The above the way to get the data without specifying the table or making a query, but the queries can be used to get data too. For example, if we wanted to download an AUXILIARY file, the object of our query is the filepath and filename and the table in this case is v_auxiliary_file:

SELECT filepath,filename FROM soar.v_auxiliary_file WHERE filename='solo_ANC_soc-kernels-complete_V106_20200910_001.zip'

 

built up into the URL as before:

https://soar.esac.esa.int/soar-sl-tap/data?

retrieval_type=PRODUCT&

QUERY=SELECT+filepath,filename+FROM+soar.v_auxiliary_file+WHERE+filename='solo_ANC_soc-kernels-complete_V106_20200910_001.zip'

https://soar.esac.esa.int/soar-sl-tap/data?retrieval_type=PRODUCT&QUERY=SELECT+filepath,+filename+FROM+soar.v_auxiliary_file+where+filename+='solo_ANC_soc-kernels-complete_V106_20200910_001.zip'

 

Or as a query:

SELECT filepath,filename FROM v_sc_file_repository WHERE filename LIKE 'solo_L2_mag-srf-burst_20220402_%.cdf'

LIKE allows us to use a wildcard, which for strings in tables is '%' for multiple character wildcard (like the usual *, and URL encoded as '%25') and '_' for a single character wildcard (like the usual '?', and URL encoded as '%5F')

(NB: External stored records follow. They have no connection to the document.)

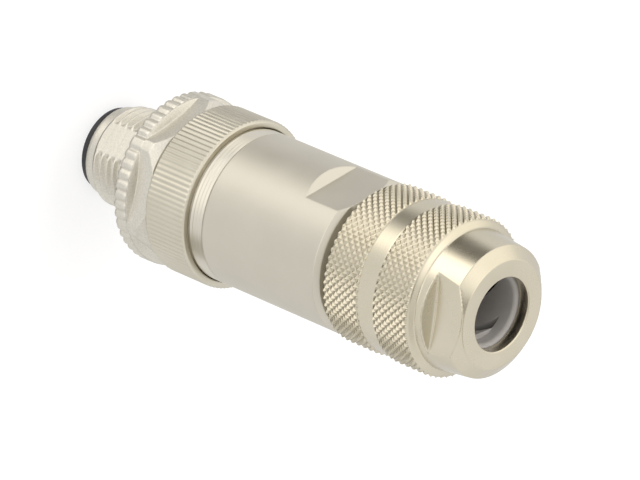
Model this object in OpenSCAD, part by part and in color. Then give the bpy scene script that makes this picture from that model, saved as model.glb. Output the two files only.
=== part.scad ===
// M12 x 1 male cable connector with a shielded metal shell, wired with screw terminals.
// It stands on the rim of its contact carrier: +Z runs up the axis to the cable end.

/* [Coupling screw] */
// Height by which the carrier's rim stands out of the nose
rim_proud = 1; // [0.5:0.1:2]
// Diameter of the plain lead of the nose
lead_d = 10.6; // [10.4:0.1:10.8]
// Length of the plain lead
lead_len = 1.2; // [0.5:0.1:2]
// Major diameter of the coupling thread
thread_d = 12; // [11.5:0.1:14]
// Length of the coupling thread, with its lead chamfer
thread_len = 8.3; // [5:0.1:12]
// Distance across the two flats that interrupt the thread
thread_af = 11.1; // [10.9:0.1:13]
// Length of the toothed flange
flange_len = 1.8; // [1:0.1:4]
// Diameter over the teeth
teeth_d = 20.2; // [19.6:0.1:24]
// Depth of the gaps between the teeth
tooth_depth = 0.3; // [0.15:0.05:0.4]
// Teeth on each side of the hexagon
teeth_per_side = 7; // [5:1:7]
// Distance across the hexagon's flats
hex_af = 18; // [15:0.1:19.8]
// Diameter over the hexagon's rounded corners
hex_corner_d = 20; // [18.4:0.1:24]
// Length of the hexagon
hex_len = 2.6; // [2.2:0.1:6]
// Height of the slope between the toothed flange and the hexagon's flats
web_h = 0.3; // [0.1:0.05:0.6]
// Angle of the first hexagon corner about the axis
coupling_turn = -50.5; // [-180:0.5:180]

/* [Contact carrier] */
// Outer diameter of the carrier's cup
cup_d = 9.8; // [9.5:0.1:10]
// Wall of the cup
cup_wall = 0.65; // [0.5:0.05:0.8]
// Depth of the cup
cup_depth = 9; // [7:0.1:9.5]
// Width of the coding key
key_w = 1; // [0.6:0.1:1.4]
// Height of the coding key above the cup's wall
key_h = 0.65; // [0.4:0.05:0.7]
// Distance between neighbouring contact pins
pin_pitch = 5; // [4:0.1:5.2]
// Diameter of a contact pin
pin_d = 1; // [0.8:0.1:1.2]
// Depth of the pin tips below the cup's rim
pin_recess = 1.8; // [0.5:0.1:3]

/* [Terminals] */
// Diameter of a terminal barrel
barrel_d = 2.9; // [2.6:0.1:3.2]
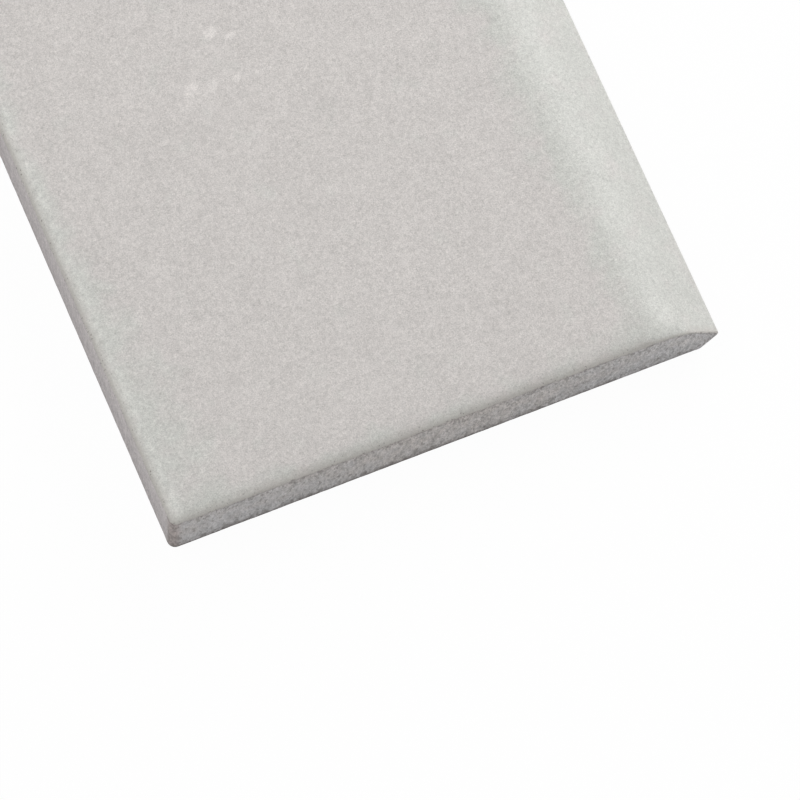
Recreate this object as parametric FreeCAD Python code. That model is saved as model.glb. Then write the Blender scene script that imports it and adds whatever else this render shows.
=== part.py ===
import FreeCAD, Part
import math
import os

# Bullnose trim tile: one pressed and fired piece with three cushioned edges and one nosed edge.
# +X runs across the tile to its nose, +Y runs along its length and +Z points out of the glazed face.
# The origin is the middle of the tile's outline, on the plane that its back lies on.
# All lengths are in millimetres and all angles in degrees.

# Overall size
WIDTH = 75.0
LENGTH = 300.0
THICKNESS = 9.5

# Nose along the right long edge: the face rolls over on a large radius and runs straight
# down a slope to a small rounded tip, and a relief slope with a rounded heel runs back under it.
NOSE_RADIUS = 12.0
NOSE_SLOPE = 43.0
TIP_HEIGHT = 3.45
TIP_RADIUS = 0.6
RELIEF_ANGLE = 53.0
HEEL_RADIUS = 1.1

# Rounded edges: the cushion runs round the glazed face and fades out over the nose,
# and the arris is the slight rounding that a pressed edge has everywhere else.
CUSHION_RADIUS = 1.2
ARRIS_RADIUS = 0.3
CORNER_RADIUS = 1.1

# Keyed back: a grid of shallow pockets with sloping walls, which the adhesive grips
KEY_PITCH = 16.0
KEY_RIB = 3.0
KEY_DEPTH = 0.7
KEY_WALL_RUN = 0.5
KEY_MARGIN = 3.0

# How close two coordinates are when an edge is picked by its place
NEAR = 0.001

NODE = "bullnose_tile"


def direction(angle):
    """Return the direction across the tile that lies this many degrees above +X."""
    turn = math.radians(angle)
    return FreeCAD.Vector(math.cos(turn), 0.0, math.sin(turn))


class Section:
    """The section across the tile, worked out from the tip of the nose backwards."""

    def __init__(self):
        self.left = -WIDTH / 2.0
        self.tip_centre = FreeCAD.Vector(WIDTH / 2.0 - TIP_RADIUS, 0.0, TIP_HEIGHT)
        self.tip = self.tip_centre + direction(0.0) * TIP_RADIUS
        self.place_nose_arc()
        self.place_relief()

    def place_nose_arc(self):
        """Place the slope on the tip, and the large arc tangent to the slope and the face."""
        slope = math.radians(NOSE_SLOPE)
        slope_normal = direction(90.0 - NOSE_SLOPE)
        self.slope_foot = self.tip_centre + slope_normal * TIP_RADIUS
        arc_drop = NOSE_RADIUS * (1.0 - math.cos(slope))
        slope_rise = THICKNESS - arc_drop - self.slope_foot.z
        slope_run = slope_rise / math.tan(slope)
        self.slope_head = self.slope_foot + FreeCAD.Vector(-slope_run, 0.0, slope_rise)
        centre = self.slope_head - slope_normal * NOSE_RADIUS
        self.nose_middle = centre + direction(90.0 - NOSE_SLOPE / 2.0) * NOSE_RADIUS
        self.nose_start = centre + direction(90.0) * NOSE_RADIUS

    def place_relief(self):
        """Place the relief slope on the tip, and the heel tangent to the slope and the back."""
        relief = math.radians(RELIEF_ANGLE)
        relief_normal = direction(RELIEF_ANGLE - 90.0)
        self.relief_start = self.tip_centre + relief_normal * TIP_RADIUS
        heel_rise = HEEL_RADIUS * (1.0 - math.cos(relief))
        relief_drop = self.relief_start.z - heel_rise
        relief_run = relief_drop / math.tan(relief)
        self.heel_start = self.relief_start - FreeCAD.Vector(relief_run, 0.0, relief_drop)
        centre = self.heel_start - relief_normal * HEEL_RADIUS
        self.heel_middle = centre + direction(RELIEF_ANGLE / 2.0 - 90.0) * HEEL_RADIUS
        self.heel_end = centre + direction(-90.0) * HEEL_RADIUS

    def face(self):
        """Return the section as one face, drawn anticlockwise from the back's left corner."""
        back_left = FreeCAD.Vector(self.left, 0.0, 0.0)
        face_left = FreeCAD.Vector(self.left, 0.0, THICKNESS)
        edges = [
            Part.LineSegment(back_left, self.heel_end),
            Part.Arc(self.heel_end, self.heel_middle, self.heel_start),
            Part.LineSegment(self.heel_start, self.relief_start),
            Part.Arc(self.relief_start, self.tip, self.slope_foot),
            Part.LineSegment(self.slope_foot, self.slope_head),
            Part.Arc(self.slope_head, self.nose_middle, self.nose_start),
            Part.LineSegment(self.nose_start, face_left),
            Part.LineSegment(face_left, back_left),
        ]
        return Part.Face(Part.Wire([edge.toShape() for edge in edges]))


def pressed_blank(section):
    """Return the sharp-edged tile, with the two upright corners of its square edge rounded."""
    face = section.face()
    face.translate(FreeCAD.Vector(0.0, -LENGTH / 2.0, 0.0))
    blank = face.extrude(FreeCAD.Vector(0.0, LENGTH, 0.0))
    corners = []
    for edge in blank.Edges:
        box = edge.BoundBox
        if box.XMax < section.left + NEAR and box.ZLength > NEAR:
            corners.append(edge)
    return blank.makeFillet(CORNER_RADIUS, corners)


def edge_radii(edge, section):
    """Return the rounding radii at the start and end of an edge, or None if it stays as it is.

    The edges round the face are one run, from the front end round the square edge to the
    far end, so the cushion grows over the front end's nose and shrinks over the far one's.
    """
    box = edge.BoundBox
    on_back = box.ZMax < NEAR and box.XMin < section.heel_end.x - NEAR
    on_face = box.ZMin > THICKNESS - NEAR and box.XMin < section.nose_start.x - NEAR
    on_nose_end = box.YLength < NEAR and box.XMin > section.nose_start.x - NEAR
    if on_back:
        return ARRIS_RADIUS, ARRIS_RADIUS
    if on_face:
        return CUSHION_RADIUS, CUSHION_RADIUS
    if not on_nose_end:
        return None
    if box.XMin > section.nose_start.x + NEAR:
        return ARRIS_RADIUS, ARRIS_RADIUS
    if box.YMax < 0.0:
        return ARRIS_RADIUS, CUSHION_RADIUS
    return CUSHION_RADIUS, ARRIS_RADIUS


def rounded(blank, section):
    """Round the cushion, its fading ends over the nose and every arris in one operation."""
    document = FreeCAD.newDocument(NODE)
    sharp = document.addObject("Part::Feature", "sharp")
    sharp.Shape = blank
    fillet = document.addObject("Part::Fillet", "fillet")
    fillet.Base = sharp
    picked = []
    for number, edge in enumerate(blank.Edges, start=1):
        radii = edge_radii(edge, section)
        if radii:
            picked.append((number, *radii))
    fillet.Edges = picked
    document.recompute()
    return fillet.Shape.copy()


def key_pocket(x, y):
    """Return the solid that one pocket of the keyed back takes out, centred at x, y."""
    mouth = KEY_PITCH - KEY_RIB
    rings = []
    for side, height in ((mouth, 0.0), (mouth - 2.0 * KEY_WALL_RUN, KEY_DEPTH)):
        corner = FreeCAD.Vector(x - side / 2.0, y - side / 2.0, height)
        rings.append(Part.makePlane(side, side, corner).OuterWire)
    return Part.makeLoft(rings, True, True)


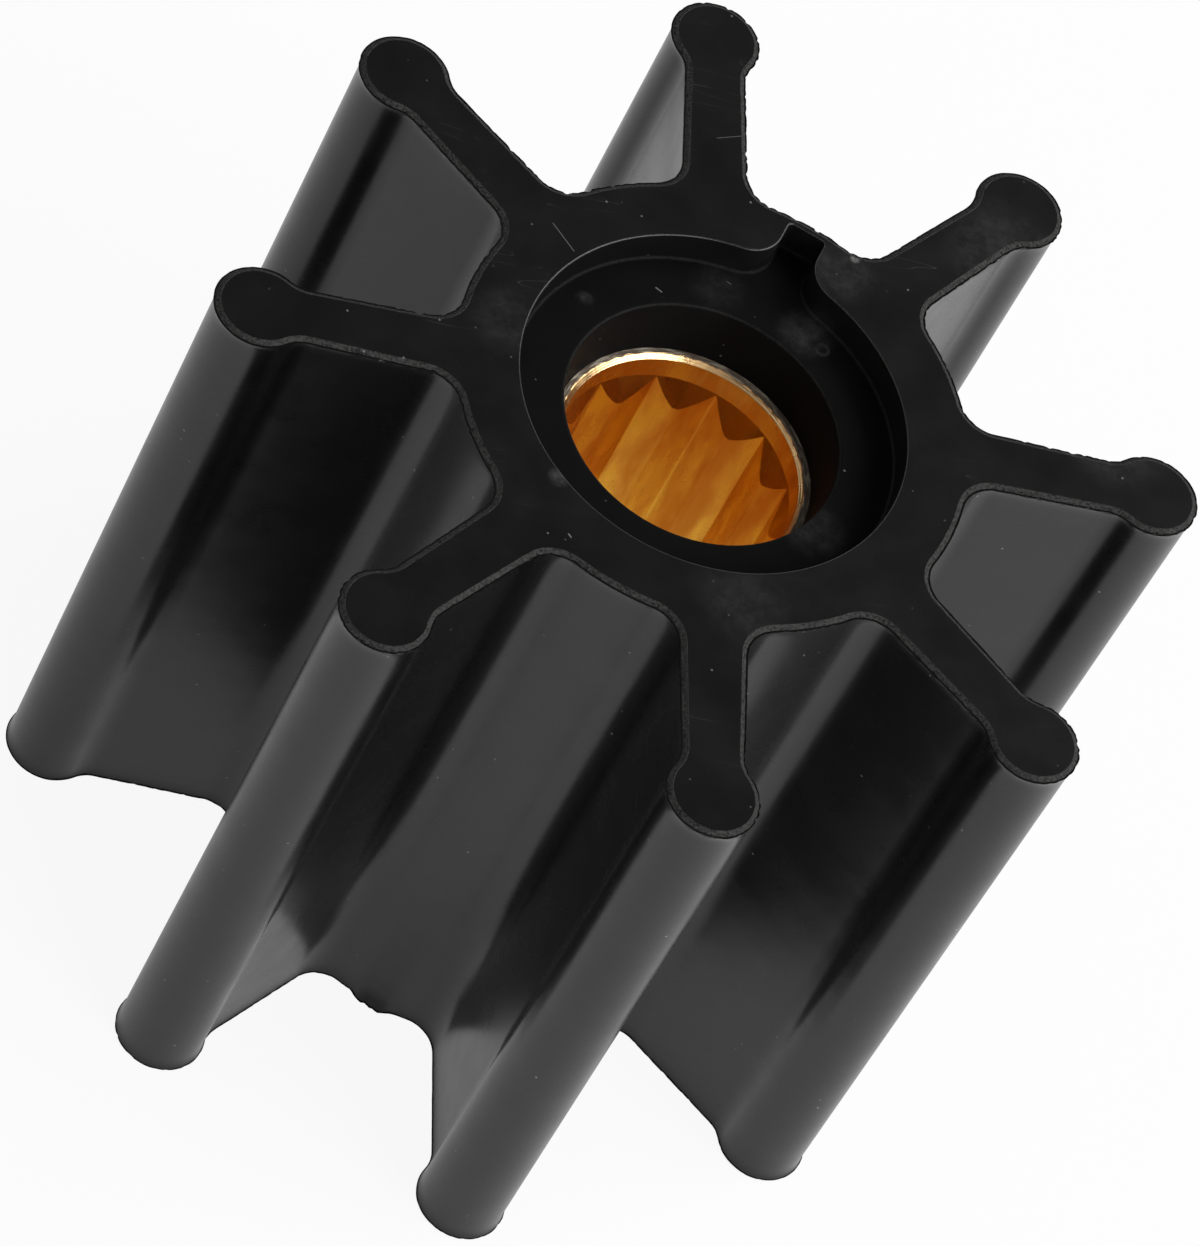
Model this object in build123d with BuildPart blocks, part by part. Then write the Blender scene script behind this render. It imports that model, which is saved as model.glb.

https://soar.esac.esa.int/soar-sl-tap/data?

retrieval_type=PRODUCT&

QUERY=SELECT+filepath,filename+FROM+soar.v_sc_repository_file+WHERE+filename LIKE 'solo_L2_mag-srf-burst_20220401_%25.cdf'+is_active='True'

 

https://soar.esac.esa.int/soar-sl-tap/data?retrieval_type=PRODUCT&QUERY=SELECT+filepath,filename+FROM+soar.v_sc_repository_file+WHERE+filename LIKE 'solo_L2_mag-srf-burst_20220401_%25.cdf'+is_active='True'

https://soar.esac.esa.int/soar-sl-tap/data?retrieval_type=PRODUCT&QUERY=SELECT+filepath,filename+FROM+soar.v_sc_repository_file+WHERE+filename+LIKE+'solo_L2_mag-srf-burst_20220401_%25.cdf'+is_active=%27True%27

 

This query is actually the same as the first data query example above, but with RETRIEVAL_TYPE=ALL_PRODUCTS, since we put the wildcard on the version number - at the time of writing this, there is only V01 for that file. However, it demonstrates how to use a wildcard in a data request.